En réalité, il s’agissait de stigmatiser les pauvres et, dans un climat de tension sociale, c’est bien une question de classe : les Irlandais pauvres sont expulsés de leurs terres par d’autres Irlandais, propriétaires, qui les poussent à l’émigration. La famine de 1845-1852 va faire un million de morts et un million et demi d’émigrés. Ce n’est cependant pas un « génocide » puisqu’il n’est nullement question de race mais de position sociale.

Dans tous les phénomènes migratoires, on sous-estime par ailleurs le rôle du « push » dans le pays de départ. Que ce soient les fournisseurs d’esclaves de l’Afrique noire ou les dirigeants des pays méditerranéens après la Seconde Guerre mondiale, il y a, sur place, des possédants qui tirent profit de l’expulsion de leurs pauvres dont ils ne tirent pas d’avantages.

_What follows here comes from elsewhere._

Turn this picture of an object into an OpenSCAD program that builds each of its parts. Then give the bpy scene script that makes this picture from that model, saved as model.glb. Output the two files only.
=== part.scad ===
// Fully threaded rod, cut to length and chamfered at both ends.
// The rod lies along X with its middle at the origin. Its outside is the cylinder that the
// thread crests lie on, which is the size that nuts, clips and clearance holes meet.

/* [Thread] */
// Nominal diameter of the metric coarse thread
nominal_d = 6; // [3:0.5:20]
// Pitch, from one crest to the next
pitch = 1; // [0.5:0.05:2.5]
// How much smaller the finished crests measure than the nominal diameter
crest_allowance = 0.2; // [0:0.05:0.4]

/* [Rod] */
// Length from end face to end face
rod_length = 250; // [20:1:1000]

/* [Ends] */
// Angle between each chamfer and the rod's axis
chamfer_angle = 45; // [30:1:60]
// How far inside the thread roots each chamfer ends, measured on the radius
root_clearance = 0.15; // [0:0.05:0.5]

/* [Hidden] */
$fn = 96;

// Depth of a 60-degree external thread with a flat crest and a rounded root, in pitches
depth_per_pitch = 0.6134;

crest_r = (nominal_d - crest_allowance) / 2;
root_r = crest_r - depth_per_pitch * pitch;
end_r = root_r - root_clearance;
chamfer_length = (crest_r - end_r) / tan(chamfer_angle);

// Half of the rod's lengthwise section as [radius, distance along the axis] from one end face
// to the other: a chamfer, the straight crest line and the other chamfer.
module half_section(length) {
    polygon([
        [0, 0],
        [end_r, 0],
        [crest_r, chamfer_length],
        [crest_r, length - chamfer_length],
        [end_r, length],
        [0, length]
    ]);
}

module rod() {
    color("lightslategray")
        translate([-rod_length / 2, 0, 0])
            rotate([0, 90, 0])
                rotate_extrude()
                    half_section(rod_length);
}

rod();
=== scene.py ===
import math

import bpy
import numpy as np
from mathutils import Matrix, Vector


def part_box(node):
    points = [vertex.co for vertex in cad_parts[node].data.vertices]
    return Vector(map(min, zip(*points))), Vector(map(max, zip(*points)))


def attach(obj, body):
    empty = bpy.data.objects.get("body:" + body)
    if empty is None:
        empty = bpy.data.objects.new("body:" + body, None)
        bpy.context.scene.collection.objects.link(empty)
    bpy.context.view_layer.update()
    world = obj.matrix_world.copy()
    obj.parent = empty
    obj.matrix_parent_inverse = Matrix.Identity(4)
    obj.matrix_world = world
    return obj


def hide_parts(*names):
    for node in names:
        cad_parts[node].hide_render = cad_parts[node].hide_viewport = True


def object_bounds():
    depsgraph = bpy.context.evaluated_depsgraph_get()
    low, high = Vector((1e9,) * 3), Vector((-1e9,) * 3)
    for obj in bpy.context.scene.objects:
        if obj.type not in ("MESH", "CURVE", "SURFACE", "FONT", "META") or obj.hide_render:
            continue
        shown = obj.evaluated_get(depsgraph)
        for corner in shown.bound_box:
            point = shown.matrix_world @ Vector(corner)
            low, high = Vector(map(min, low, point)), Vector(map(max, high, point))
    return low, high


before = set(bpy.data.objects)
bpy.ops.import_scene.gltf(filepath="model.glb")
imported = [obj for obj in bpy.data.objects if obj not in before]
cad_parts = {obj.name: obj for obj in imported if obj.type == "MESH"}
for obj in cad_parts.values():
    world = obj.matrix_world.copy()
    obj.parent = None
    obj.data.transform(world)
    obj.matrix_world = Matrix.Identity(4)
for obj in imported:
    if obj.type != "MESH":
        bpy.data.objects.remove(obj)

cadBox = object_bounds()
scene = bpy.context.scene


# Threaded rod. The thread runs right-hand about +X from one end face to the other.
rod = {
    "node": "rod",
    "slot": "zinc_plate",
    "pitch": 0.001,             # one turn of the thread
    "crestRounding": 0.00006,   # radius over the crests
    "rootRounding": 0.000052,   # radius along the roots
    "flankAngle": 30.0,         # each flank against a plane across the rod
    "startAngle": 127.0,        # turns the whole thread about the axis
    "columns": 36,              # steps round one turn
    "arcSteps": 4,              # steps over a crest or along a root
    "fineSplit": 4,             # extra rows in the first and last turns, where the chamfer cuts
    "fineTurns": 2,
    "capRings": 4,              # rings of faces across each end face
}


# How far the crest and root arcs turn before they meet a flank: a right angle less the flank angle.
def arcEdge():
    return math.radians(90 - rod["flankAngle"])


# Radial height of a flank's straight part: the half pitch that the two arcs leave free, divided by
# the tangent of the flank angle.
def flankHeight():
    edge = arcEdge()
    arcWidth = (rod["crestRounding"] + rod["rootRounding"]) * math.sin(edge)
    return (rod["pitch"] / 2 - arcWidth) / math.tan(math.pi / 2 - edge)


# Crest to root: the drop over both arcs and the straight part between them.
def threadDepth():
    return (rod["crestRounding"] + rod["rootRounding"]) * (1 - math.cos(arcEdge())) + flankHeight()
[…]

De cet opportunisme local, il est trop rarement question parce que, dans ce cas, l’exploiteur n’est pas forcément un homme blanc du Nord.

Sur d’autres points, nos chemins se séparent. Il s’agit de la négrophobie et surtout de l’islamophobie.

D’un point de vue historique, l’étranger a toujours été présenté comme un « autre » du point de vue religieux. En Wallonie, les Flamands puis les Italiens étaient déjà représentés comme « trop » religieux et donc très différents de la population locale sécularisée. Il y a là une continuité qui se retrouve dans la représentation des immigrés musulmans.

Mais on ne peut nier que cette particularité religieuse, politiquement utilisée contre les nouveaux arrivés par le discours dominant dans nos pays, a aussi été exploitée de l’extérieur par les régimes islamistes qui ont déclenché les violences des attentats qui ne font que renforcer les stéréotypes sur les musulmans.

Personnellement, en outre, je n’ai aucune honte à me définir islamophobe, catholicophobe, judéophobe, indouistophobe, bouddhistophobe…

En effet, je considère que toutes ces religions (et les autres aussi sans doute) sont des facteurs de division des travailleurs, qui les empêchent de reconnaître leur véritable ennemi commun, qui reste au XXIe siècle plus que jamais, le capital.